### [EXERCISE DETAILS]
Output the material below in its entirety, exactly as given.

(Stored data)
┌──
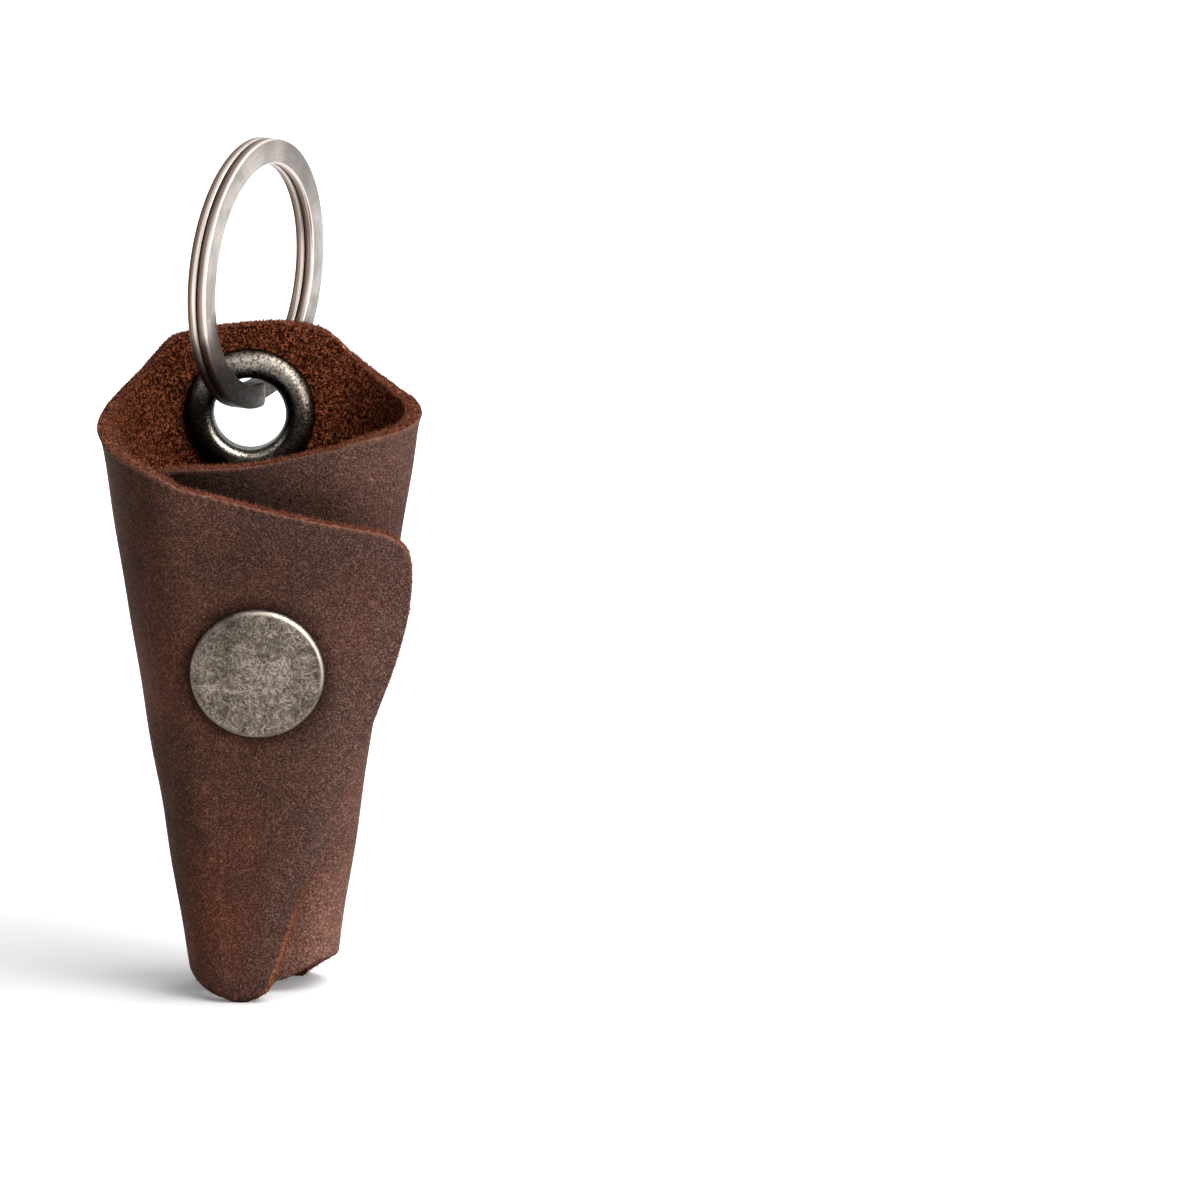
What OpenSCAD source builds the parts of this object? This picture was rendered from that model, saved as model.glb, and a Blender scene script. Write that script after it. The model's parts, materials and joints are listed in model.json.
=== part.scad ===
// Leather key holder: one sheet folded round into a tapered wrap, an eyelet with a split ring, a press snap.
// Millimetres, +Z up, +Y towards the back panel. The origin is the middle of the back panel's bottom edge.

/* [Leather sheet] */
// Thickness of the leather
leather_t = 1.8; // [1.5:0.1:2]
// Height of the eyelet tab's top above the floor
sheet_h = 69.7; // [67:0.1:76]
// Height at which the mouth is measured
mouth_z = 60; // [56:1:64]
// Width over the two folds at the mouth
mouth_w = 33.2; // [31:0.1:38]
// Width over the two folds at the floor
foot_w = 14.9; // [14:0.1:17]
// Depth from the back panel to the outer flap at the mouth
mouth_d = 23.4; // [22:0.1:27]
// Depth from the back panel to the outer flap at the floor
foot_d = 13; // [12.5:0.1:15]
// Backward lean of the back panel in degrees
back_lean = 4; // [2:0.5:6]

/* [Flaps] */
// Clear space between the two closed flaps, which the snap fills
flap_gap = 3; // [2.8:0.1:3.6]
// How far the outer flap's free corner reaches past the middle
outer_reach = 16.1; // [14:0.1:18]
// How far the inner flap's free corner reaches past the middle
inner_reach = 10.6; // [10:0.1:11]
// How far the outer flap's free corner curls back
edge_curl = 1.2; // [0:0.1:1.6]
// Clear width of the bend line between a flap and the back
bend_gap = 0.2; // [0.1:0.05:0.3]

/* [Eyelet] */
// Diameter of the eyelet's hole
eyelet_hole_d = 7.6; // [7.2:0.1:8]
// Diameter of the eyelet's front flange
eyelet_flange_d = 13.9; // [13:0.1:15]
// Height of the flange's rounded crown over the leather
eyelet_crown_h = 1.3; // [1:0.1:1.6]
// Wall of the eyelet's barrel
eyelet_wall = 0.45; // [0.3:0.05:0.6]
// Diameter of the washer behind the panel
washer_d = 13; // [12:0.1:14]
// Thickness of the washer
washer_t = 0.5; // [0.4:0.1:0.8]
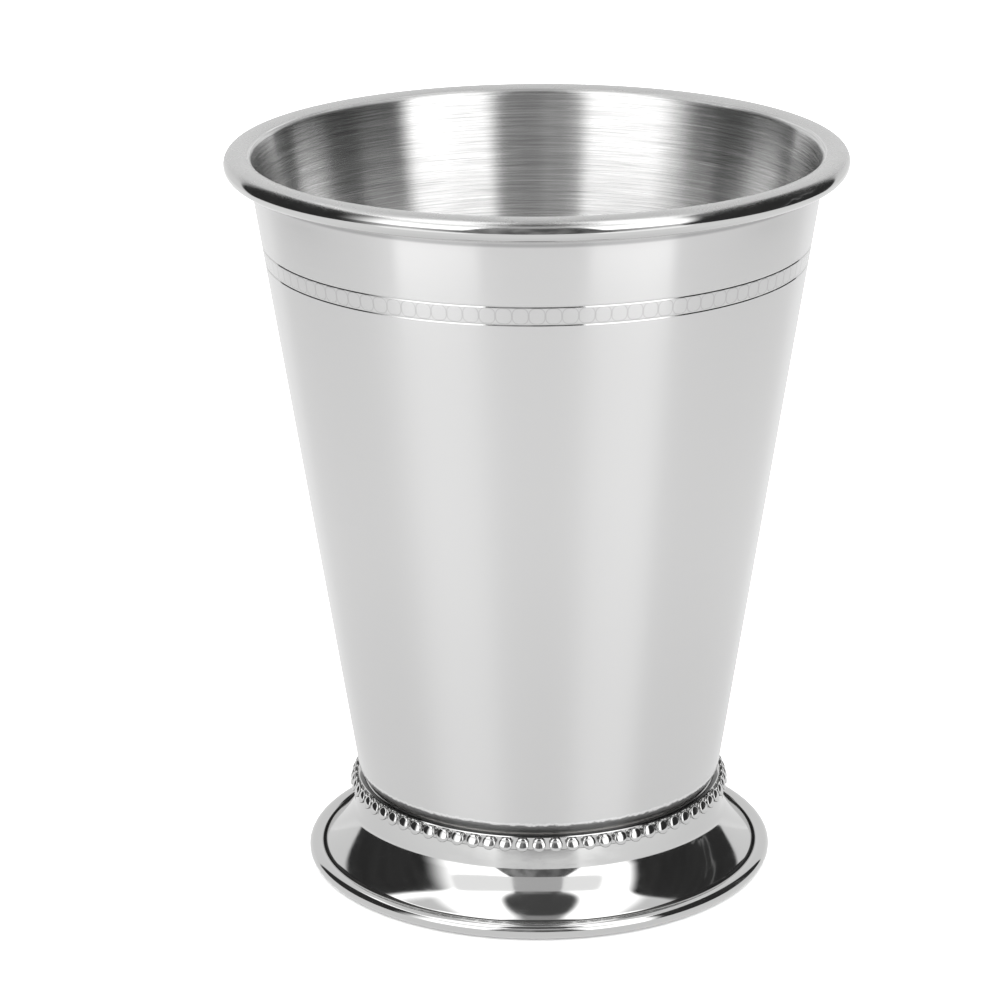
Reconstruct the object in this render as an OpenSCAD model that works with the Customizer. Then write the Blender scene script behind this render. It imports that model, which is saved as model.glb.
└──
### [RESULT OF THIS TASK]
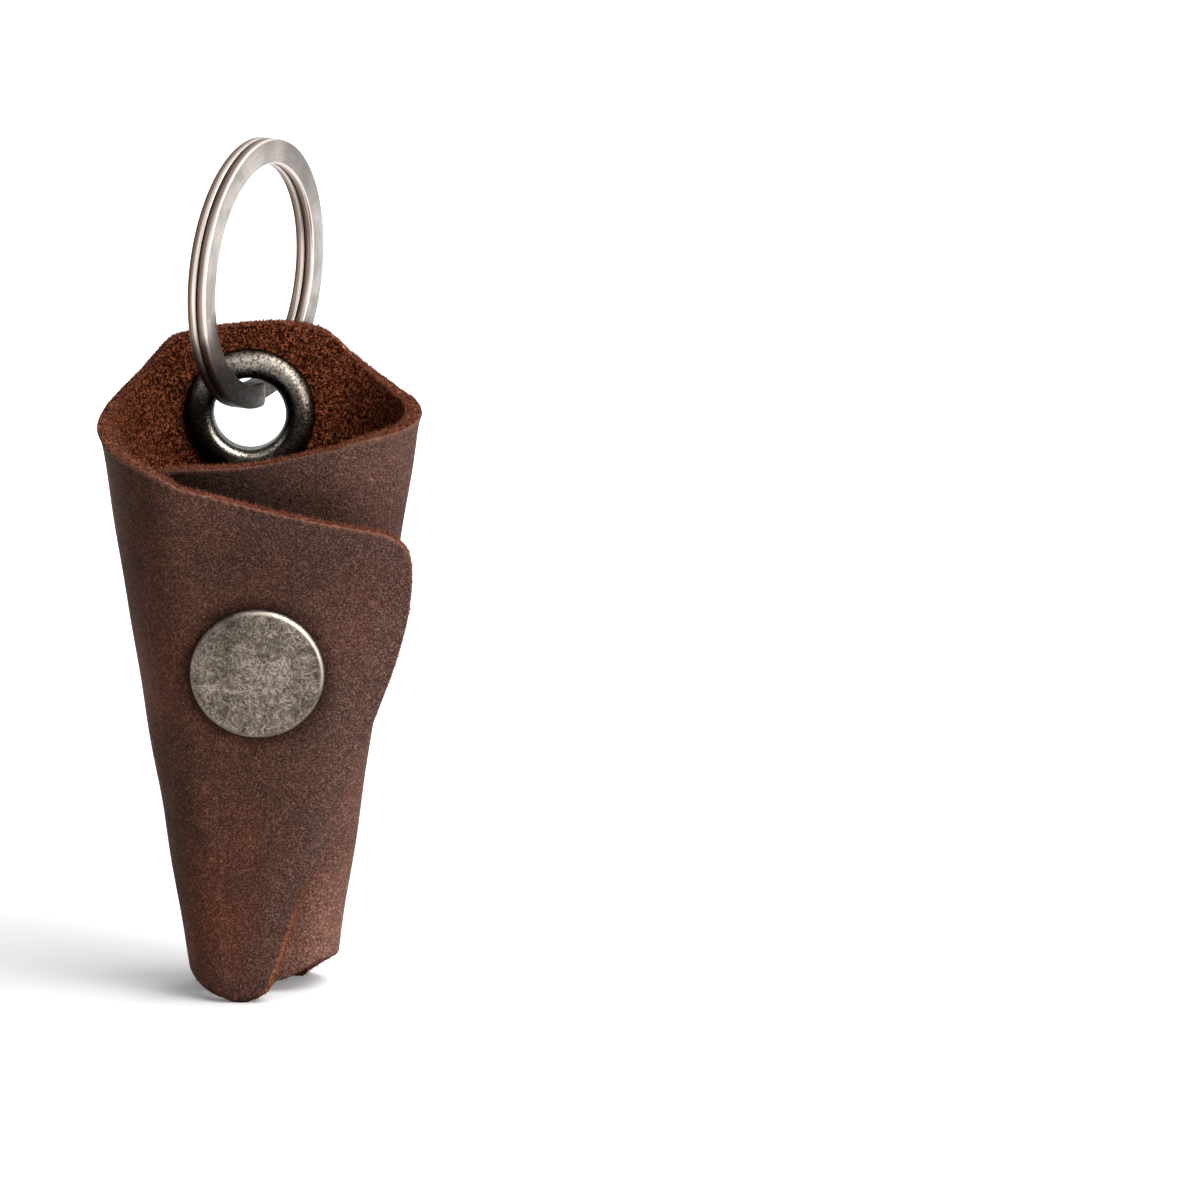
What OpenSCAD source builds the parts of this object? This picture was rendered from that model, saved as model.glb, and a Blender scene script. Write that script after it. The model's parts, materials and joints are listed in model.json.
=== part.scad ===
// Leather key holder: one sheet folded round into a tapered wrap, an eyelet with a split ring, a press snap.
// Millimetres, +Z up, +Y towards the back panel. The origin is the middle of the back panel's bottom edge.

/* [Leather sheet] */
// Thickness of the leather
leather_t = 1.8; // [1.5:0.1:2]
// Height of the eyelet tab's top above the floor
sheet_h = 69.7; // [67:0.1:76]
// Height at which the mouth is measured
mouth_z = 60; // [56:1:64]
// Width over the two folds at the mouth
mouth_w = 33.2; // [31:0.1:38]
// Width over the two folds at the floor
foot_w = 14.9; // [14:0.1:17]
// Depth from the back panel to the outer flap at the mouth
mouth_d = 23.4; // [22:0.1:27]
// Depth from the back panel to the outer flap at the floor
foot_d = 13; // [12.5:0.1:15]
// Backward lean of the back panel in degrees
back_lean = 4; // [2:0.5:6]

/* [Flaps] */
// Clear space between the two closed flaps, which the snap fills
flap_gap = 3; // [2.8:0.1:3.6]
// How far the outer flap's free corner reaches past the middle
outer_reach = 16.1; // [14:0.1:18]
// How far the inner flap's free corner reaches past the middle
inner_reach = 10.6; // [10:0.1:11]
// How far the outer flap's free corner curls back
edge_curl = 1.2; // [0:0.1:1.6]
// Clear width of the bend line between a flap and the back
bend_gap = 0.2; // [0.1:0.05:0.3]

/* [Eyelet] */
// Diameter of the eyelet's hole
eyelet_hole_d = 7.6; // [7.2:0.1:8]
// Diameter of the eyelet's front flange
eyelet_flange_d = 13.9; // [13:0.1:15]
// Height of the flange's rounded crown over the leather
eyelet_crown_h = 1.3; // [1:0.1:1.6]
// Wall of the eyelet's barrel
eyelet_wall = 0.45; // [0.3:0.05:0.6]
// Diameter of the washer behind the panel
washer_d = 13; // [12:0.1:14]
// Thickness of the washer
washer_t = 0.5; // [0.4:0.1:0.8]
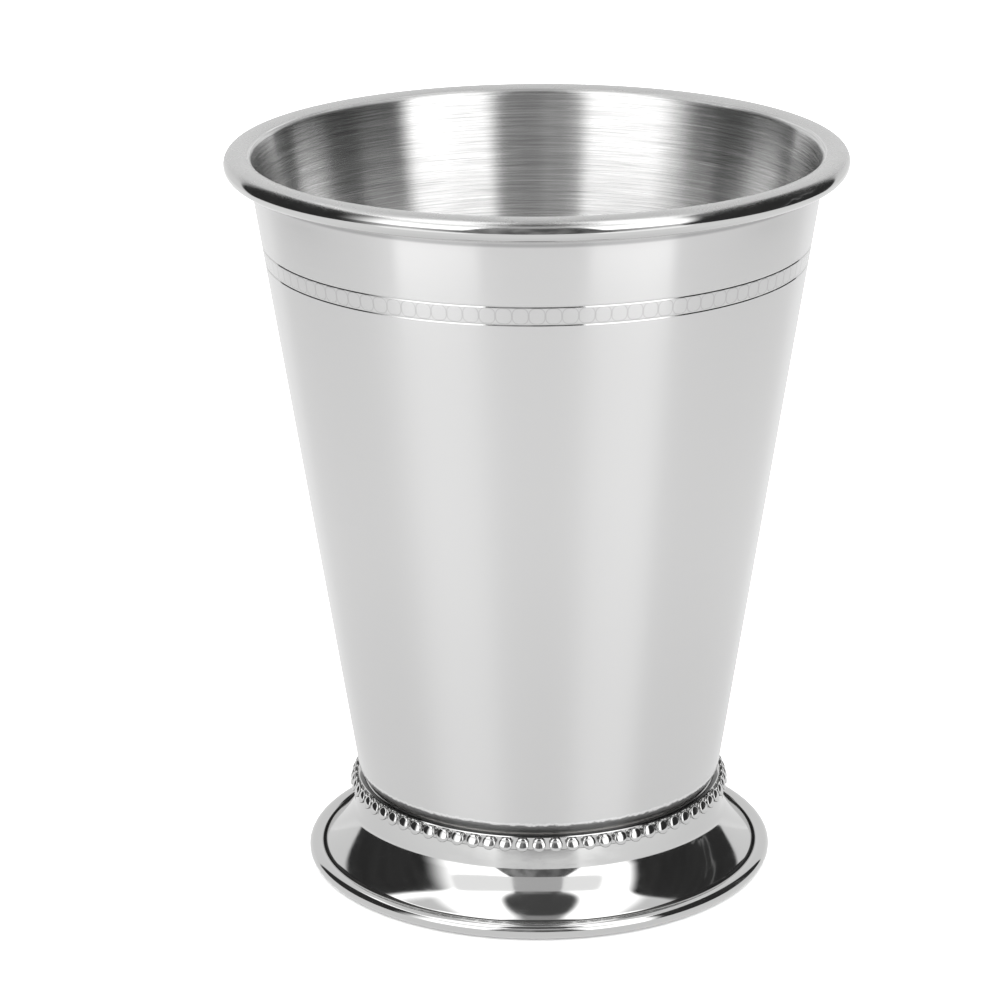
Reconstruct the object in this render as an OpenSCAD model that works with the Customizer. Then write the Blender scene script behind this render. It imports that model, which is saved as model.glb.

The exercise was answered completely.